I don’t think investment performance fees help. Actually, I suspect performance fees probably do more harm than good.

Reason 1: Work smarter not harder

First, it is tough to incentivise people to be smarter. Numerous studies have shown that while bonuses make people work harder at simple tasks, they don’t make people smarter. Some even argue it makes people worse at cognitive tasks.  

I’m already giving my investors the best portfolio I can. Offering me a performance fee isn’t going to change that. 

And, if you expect by paying a performance fee that your investment manager will give you the “real” portfolio rather than the trash they give everyone else then you have the wrong manager.

Reason 2: Investment performance fees aren’t a core part of an investment process

Performance fees are not guaranteed. If I had a performance fee, I wouldn’t set up my superannuation/investment management business to rely on performance fees coming in every month to pay for regular costs. 

i.e. I would take the base fee you are paying me and use that to hire the staff, buy the research and data, perform the analysis. Everything that I need to do to run the fund and deliver the performance.

Then when I got a performance fee, I would use that to buy a yacht, a sports car, corrupt democracy etc. Just the usual stuff fund managers do with money they don’t need.   

Reason 3: Investment performance fees dial up the risk

Once I have an investor, it is usually difficult to lose them. Sure, there is “hot money” that continually jumps from one winner to another – but they are the exception rather than the rule.

Most investors give an investment manager money and then only move it when the manager stuffs up. And usually, it needs to be a decent-sized stuff up.

So the incentive for the manager is to try and beat the market but avoid big stuff ups – a nice alignment of interest for most investors.

However, with an investment performance fee, now I have a different incentive. 

I can get huge fees by running higher risks with your money.
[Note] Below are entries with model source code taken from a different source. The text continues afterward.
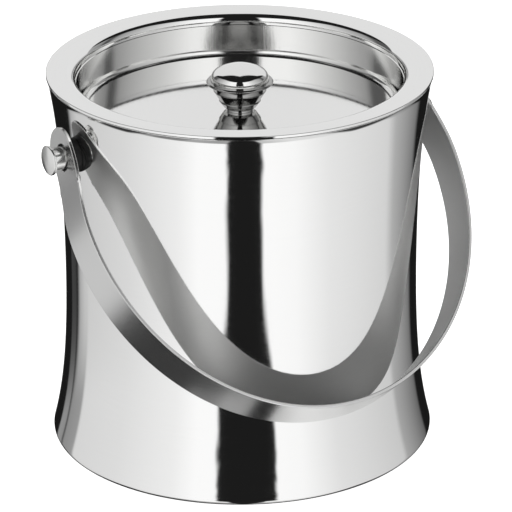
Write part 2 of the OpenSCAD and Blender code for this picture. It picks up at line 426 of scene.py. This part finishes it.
def make_rubber():
    """Black rubber with a fine grain and uneven shade."""
    mat, graph, shader = material("rubber", (0.006, 0.006, 0.006), 0, 0.42)
    shader.inputs["Specular IOR Level"].default_value = 0.3
    place = graph.node("ShaderNodeTexCoord").outputs["Object"]
    grain = graph.noise(place, 2500, 2)
    graph.plug(graph.mix(grain, 0.35, 0.55), shader.inputs["Roughness"])
    tint = graph.node("ShaderNodeMix", data_type="RGBA")
    graph.plug(graph.noise(place, 180, 3), tint.inputs["Factor"])
    tint.inputs["A"].default_value = (0.004, 0.004, 0.004, 1)
    tint.inputs["B"].default_value = (0.012, 0.012, 0.012, 1)
    graph.plug(tint.outputs["Result"], shader.inputs["Base Color"])
    graph.plug(graph.bump(grain, 0.2, 0.05 * MM), shader.inputs["Normal"])
    return mat


rubber = make_rubber()


# ---------------------------------------------------------------- bucket
def make_shell():
    """Waisted wall with a rounded foot, turned in at the base and at the top."""
    def skin_r(z):
        return wall_r(z) - HAIR

    lean = math.atan(-wall_slope(FOOT_ROUND * 1.25))
    join_z = FOOT_ROUND * (1 + math.sin(lean))
    centre_r = skin_r(join_z) - FOOT_ROUND * math.cos(lean)
    edge = 0.35 * MM
    steps = 96
    heights = [join_z + (wall_top - edge - join_z) * k / steps for k in range(1, steps + 1)]
    top_r = skin_r(wall_top)
    lean_deg = math.degrees(lean)
    outside = (
        [(PLATE_HOLE_R, 0)]
        + arc(centre_r, FOOT_ROUND, FOOT_ROUND, -90, lean_deg, 20)
        + [(skin_r(z), z) for z in heights]
        + arc(top_r - edge, wall_top - edge, edge, 15, 90, 5)
        + [(top_r - WALL_FLANGE, wall_top)]
    )
    inside = (
        [(top_r - WALL_FLANGE, wall_top - SHEET_T)]
        + [(skin_r(z) - SHEET_T, z) for z in reversed(heights[:-1])]
        + arc(centre_r, FOOT_ROUND, FOOT_ROUND - SHEET_T, lean_deg, -90, 20)
        + [(PLATE_HOLE_R, SHEET_T)]
    )
    turned("shell", outside + inside, "bucket", "outer_shell", polished, 360)


def make_rim():
    """Rim ring: its face falls a little towards the rolled inner lip."""
    edge = 0.4 * MM
    low = body_h - LIP_DEPTH
    inner_r = LIP_R - LIP_ROUND
    skirt = body_h - RIM_SKIRT
    centre = (LIP_R, body_h - RIM_FALL - LIP_ROUND)
    tilt = math.degrees(math.atan2(RIM_FALL, rim_r - LIP_R))
    nick = 0.15 * MM
    loop = (
        [(rim_r - SHEET_T, skirt), (rim_r - nick, skirt), (rim_r, skirt + nick)]
        + arc(rim_r - edge, body_h - edge, edge, 0, 90 + tilt, 8)
        + arc(*centre, LIP_ROUND, 90 + tilt, 180, 28)
        + [(inner_r, low), (inner_r + SHEET_T, low)]
        + arc(*centre, LIP_ROUND - SHEET_T, 180, 90 + tilt, 28)
        + [(rim_r - SHEET_T, body_h - SHEET_T)]
    )
    turned("rim", loop, "bucket", "rim_ring", rim_steel, 360)


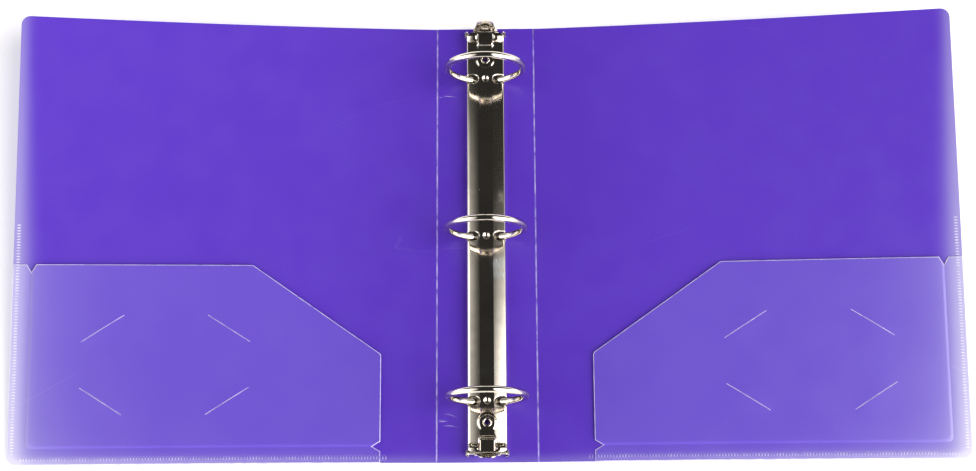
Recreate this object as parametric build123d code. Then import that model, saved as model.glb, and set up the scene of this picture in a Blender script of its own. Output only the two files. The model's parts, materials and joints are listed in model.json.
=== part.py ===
from build123d import *
from math import asin, cos, degrees, radians, sin, sqrt
import os

os.makedirs("parts", exist_ok=True)

# Ring binder, lying open. Millimetres, +Z up. The origin is the middle of the spine's underside,
# +Y runs along the spine towards its top end and +X towards the back cover.

# Sheet case: three panels joined by living hinges
cover_height = 292.0
cover_width = 273.0  # hinge line to outer edge
spine_width = 64.4  # hinge line to hinge line
sheet = 1.2
cover_corner_radius = 6.0
rest_lift = 3.5  # degrees that an open cover stands above flat
hinge_bead_radius = 0.35
hinge_clearance = 0.1

# Pockets, measured outwards from the hinge line and along the spine from the middle
pocket_sheet = 0.5
pocket_height = 127.5
pocket_inset = 35.8  # hinge line to pocket edge
pocket_bulge = 0.6  # space between pocket and cover
outer_weld_width = 12.1
bottom_weld_width = 10.3
slope_width = 83.2
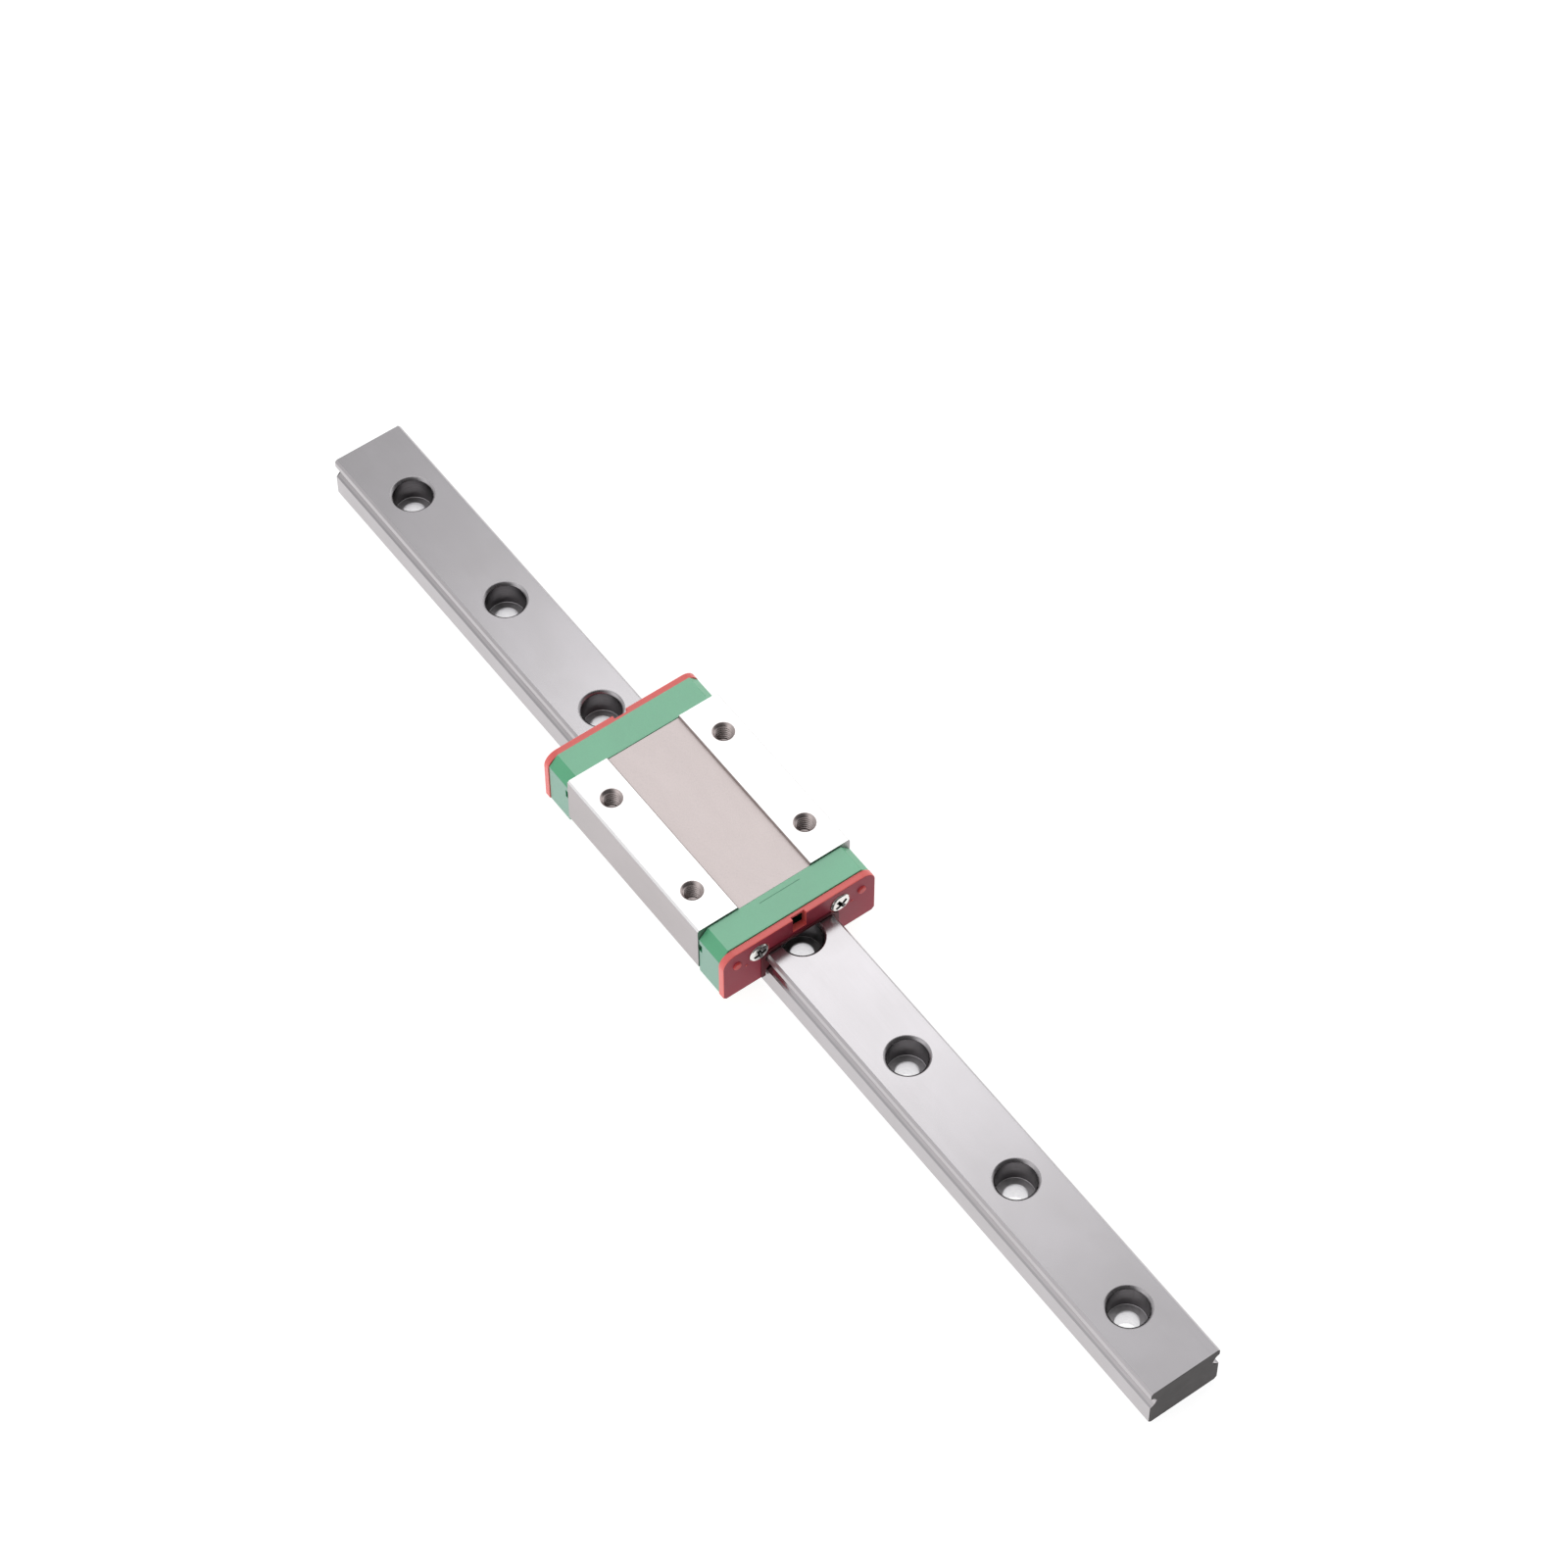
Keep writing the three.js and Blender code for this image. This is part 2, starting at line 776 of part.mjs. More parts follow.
for (const [side, s] of [
  ["left", 1],
  ["right", -1],
]) {
  put(carriage, `retaining_wire_${side}`, makeWire(s), steel(0xd4d0c6, 0.2));
  put(carriage, `return_balls_${side}`, makeReturnChain(s), steel(0xc8c8cc, 0.08));
  for (let i = 0; i < LOAD_BALLS; i++)
    put(
      carriage,
      `ball_${side}_${String(i + 1).padStart(2, "0")}`,
      ballGeometry.clone(),
      steel(0xc8c8cc, 0.08),
      (m) =>
        m.position.set(
          (i - (LOAD_BALLS - 1) / 2) * LOAD_PITCH,
          s * RACE_Y,
          RACE_Z,
        ),
    );
}

export default guide;
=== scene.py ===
import math

import bmesh
import bpy
from mathutils import Matrix, Vector


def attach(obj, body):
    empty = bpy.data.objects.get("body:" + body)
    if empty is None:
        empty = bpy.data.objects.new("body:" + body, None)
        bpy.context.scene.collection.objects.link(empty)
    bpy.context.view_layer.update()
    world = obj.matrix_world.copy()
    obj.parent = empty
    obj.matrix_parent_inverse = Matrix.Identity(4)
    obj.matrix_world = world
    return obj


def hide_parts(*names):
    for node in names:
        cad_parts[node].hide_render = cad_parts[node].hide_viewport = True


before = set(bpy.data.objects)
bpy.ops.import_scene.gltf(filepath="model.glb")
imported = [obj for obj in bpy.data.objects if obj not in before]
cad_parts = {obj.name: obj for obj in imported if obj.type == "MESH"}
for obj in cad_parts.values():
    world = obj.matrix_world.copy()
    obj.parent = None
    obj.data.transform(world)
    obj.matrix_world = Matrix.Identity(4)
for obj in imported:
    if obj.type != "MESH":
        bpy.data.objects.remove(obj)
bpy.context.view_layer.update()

CARRIAGE_X = -10.5  # middle of the carriage along the rail, mm
scene = bpy.context.scene
D = math.radians

# ------------------------------------------------------------------ camera
cam_d = bpy.data.cameras.new("camera")
cam = bpy.data.objects.new("camera", cam_d)
scene.collection.objects.link(cam)
cam_d.sensor_width = 36
cam_d.lens = 116.9
cam_d.clip_start = 0.01
cam_d.clip_end = 20
cx = Vector((0.5918, 0.8061, -0.001)).normalized()
cz = Vector((0.4631, -0.339, 0.8189)).normalized()
cy = cz.cross(cx).normalized()
cx = cy.cross(cz).normalized()
cam.matrix_world = Matrix(
    (
        (cx.x, cy.x, cz.x, 0.3342),
        (cx.y, cy.y, cz.y, -0.2387),
        (cx.z, cy.z, cz.z, 0.6176),
        (0, 0, 0, 1),
    )
)
scene.camera = cam
scene.view_settings.view_transform = "Standard"

# ------------------------------------------------------------------ mesh tools (all in mm until finish_piece)


def make(name, verts, faces):
    me = bpy.data.meshes.new(name)
    me.from_pydata([tuple(v) for v in verts], [], faces)
    me.update()
    bm = bmesh.new()
    bm.from_mesh(me)
    bmesh.ops.remove_doubles(bm, verts=bm.verts, dist=1e-5)
    bmesh.ops.recalc_face_normals(bm, faces=bm.faces)
    bm.to_mesh(me)
    bm.free()
    ob = bpy.data.objects.new(name, me)
    scene.collection.objects.link(ob)
    return ob


def arc(cy_, cz_, r, a0, a1, steps):
    return [
        (
            cy_ + r * math.cos(D(a0 + (a1 - a0) * i / steps)),
            cz_ + r * math.sin(D(a0 + (a1 - a0) * i / steps)),
        )
        for i in range(steps + 1)
    ]


def fillet(poly, r, segs=3, min_turn=18):
    """Rounds the corners of a closed 2-D outline. A point may carry its own radius as a third value."""
    out = []
    n = len(poly)
    for i in range(n):
        p = Vector(poly[i][:2])
        a = Vector(poly[i - 1][:2])
        b = Vector(poly[(i + 1) % n][:2])
        rr = poly[i][2] if len(poly[i]) > 2 else r
        u, v = (a - p), (b - p)
        la, lb = u.length, v.length
        u.normalize()
        v.normalize()
        turn = math.pi - u.angle(v, 0)
        if turn < D(min_turn) or rr <= 0:
            out.append((p.x, p.y))
            continue
        t = rr * math.tan(turn / 2)
        t = min(t, la * 0.45, lb * 0.45)
        rr = t / math.tan(turn / 2)
        bis = (u + v).normalized()
        c = p + bis * (rr / math.cos(turn / 2))
        s = p + u * t - c
        e = p + v * t - c
        a0 = math.atan2(s.y, s.x)
        da = math.atan2(e.y, e.x) - a0
        while da > math.pi:
            da -= 2 * math.pi
        while da < -math.pi:
            da += 2 * math.pi
        for k in range(segs + 1):
            ang = a0 + da * k / segs
            out.append((c.x + rr * math.cos(ang), c.y + rr * math.sin(ang)))
    return out


def mirror(half):
    """Full outline from its +Y half."""
    return list(half) + [tuple([-p[0]] + list(p[1:])) for p in reversed(half)]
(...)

What is the worst that can happen? You leave, which was always a risk anyway. 

So, my incentives change. Rather than go for safer returns, the temptation is to dial up the risk and chase big wins. Maybe that means a little more leverage. Perhaps that means I get caught chasing growth stocks at the wrong point of the cycle. 

The net effect is I would make more by having one massive outperformance year and four bad ones than I would five above average years. Most investors prefer the opposite.

Reason 4: Perverse incentives 

Most investment performance fees only get paid when performance has increased the value of a portfolio. 

I’m going to use an extreme example. Over March so far, our tactical growth fund is down less than 1% vs stock markets down 30%. Even accounting for most superannuation funds having some defensive and unlisted assets, we estimate we have outperformed funds with a similar strategic allocation by around 20%.

If we were charging (say) a 20% outperformance fee, then that would be a hypothetical investment performance fee of around 4% of every dollar invested. In one month. In context, we actually charged 0.05% for the month (0.64%p.a.). 

So, with a performance fee, we would have made 75x our usual monthly fee.  I probably wouldn’t get 75x my usual monthly fee paid straight away (most performance fees have conditions), but my fund would be “pregnant” with performance fees that I would earn as markets recover. 

This would give me a perverse incentive. I could either:

  1. Keep managing the money normally, trying to do the best for clients. The risk for me is I get it wrong and lose some of my performance fee. 
  2. Simply “shut up shop”, match my portfolio to the benchmark so that I get the average performance. i.e. I spend a year or two harvesting my usual management fee PLUS all of the performance fees without risk. 

You tell me which one you would do.

Final Take

The real reward for investment performance is that investors give me more money to manage and tell their friends who also give me more money to manage. 

That should be enough of an incentive for your investment manager to try to outperform.

You can pay your investment manager performance fees if you like. But don’t expect it to make any difference to investment performance.